Front and centre of Jackie is a truly astonishing and totally believable performance from the always committed Natalie Portman . She plays Jackie as a lady who knows that every eye is on her and has grown to know when to put on a smile and when to behave. Portman delves into all facets of this icon; from the grace and decorum to the anger and steel that are rarely glimpsed by the general public. A lot of it is in the eyes that showcase such deep feeling in this time of confusion and the on point voice that is truly a marvel to hear with its hushed refinement and low sense of authority that slowly comes through . It’s a truly complete performance that sheds new light on an iconic figure. All of the impact is all down to the fine work of Natalie Portman, who delivers one of her finest roles.

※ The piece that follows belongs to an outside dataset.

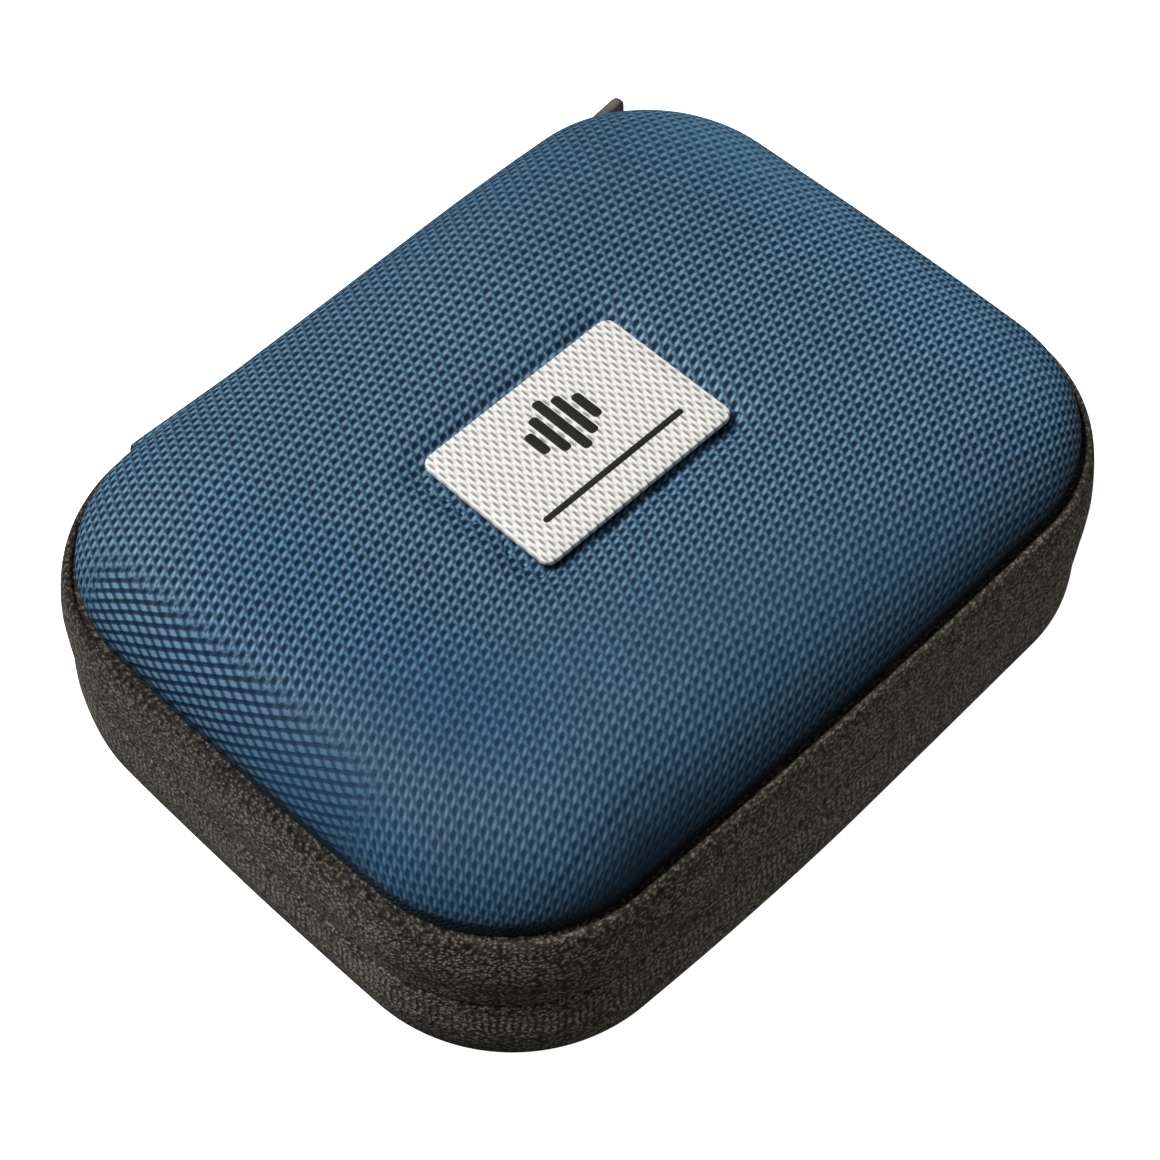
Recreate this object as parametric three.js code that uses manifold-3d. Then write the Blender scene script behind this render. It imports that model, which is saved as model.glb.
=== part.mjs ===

Peter Sarsgaard is effective as the devastated Robert Kennedy whose mood changes in mercurial fashion and look out for Greta Gerwig as a secretary who provides support to the grieving titular lady. John Hurt, in one of his last performances before his passing, brings out a stately yet approachable quality as a priest . With his authoritative voice, he is a confidante to Jackie and though he can’t provide any absolute answers on the quickness of life and harshness of death , he provides an authentic and warmly sage rumination to the grieving widow at the centre of the film. Hurt was always an impeccable performer and his turn here may be small, but it packs an impact. Billy Crudup provides the eyes and ears of the piece as the journalist getting a lot more than he expected from his interview. The supporting cast is well assembled with talent but Jackie is truly Natalie Portman’s show and she more than rises to the occasion.

A striking and impactful drama that studies grief, tradition and one of the most famous women to grace the planet, Jackie is extremely fascinating filmmaking from Pablo Larraín with a stunning central turn from Natalie Portman.